Lazzaro di Sebastiano, a fellow worker with Mansueti in the Scuola di S. Giovanni Evangelista, was born near 1450, and died probably in the neighbourhood of 1508. Padua is generally regarded as his birthplace, and it has been supposed that he was a pupil of Carpaccio. It is more likely that he worked with Alvise Vivarini, and also with Giovanni Bellini. He never showed much originality or strength, but he was well known, and had an honourable position in Venice, where he was a member of the College of S. Girolamo. It has been said of him that he was always ” vulgar and realistic and of a melancholy dryness in colour,” but that he gave to his figures, ” after falling under the influence of Venice, something more nearly al-lied to delicacy and slenderness, and he entered into the spirit of the changes introduced by the application of oil mediums.”
One of his best works is the Gift of the True Cross, in Room 15, in which he is shown as an imitator of Gentile Bellini.

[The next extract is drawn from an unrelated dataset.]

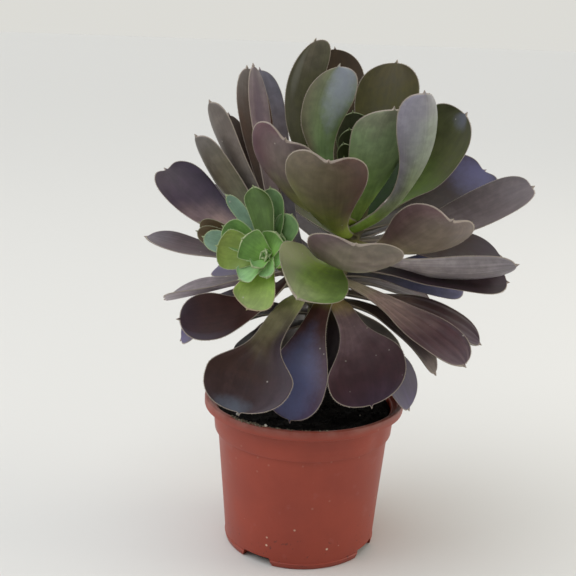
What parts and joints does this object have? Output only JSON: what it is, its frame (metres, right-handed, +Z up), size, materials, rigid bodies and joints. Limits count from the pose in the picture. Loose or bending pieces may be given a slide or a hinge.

In the background is the porch of the church S. Giovanni Evangelista. In front of this, Philip of Massari kneels, presenting to priests of the Order the holy relic. Under the portico three monks are kneeling, back to, clad in richest ecclesiastical trappings. From right and left come the brothers, bearing lighted tapers. In the foreground in the square are a number of assistants, and right and left, again, upon the steps, Venetian patricians. The portico is surmounted by a terrace, on which are seen many assistants, and which leads, at the left toward a church, at the right toward a house, on the balcony of which a woman is standing. In this picture the influence, not alone of Gentile, but also of Carpaccio and even of Mansueti, is evident.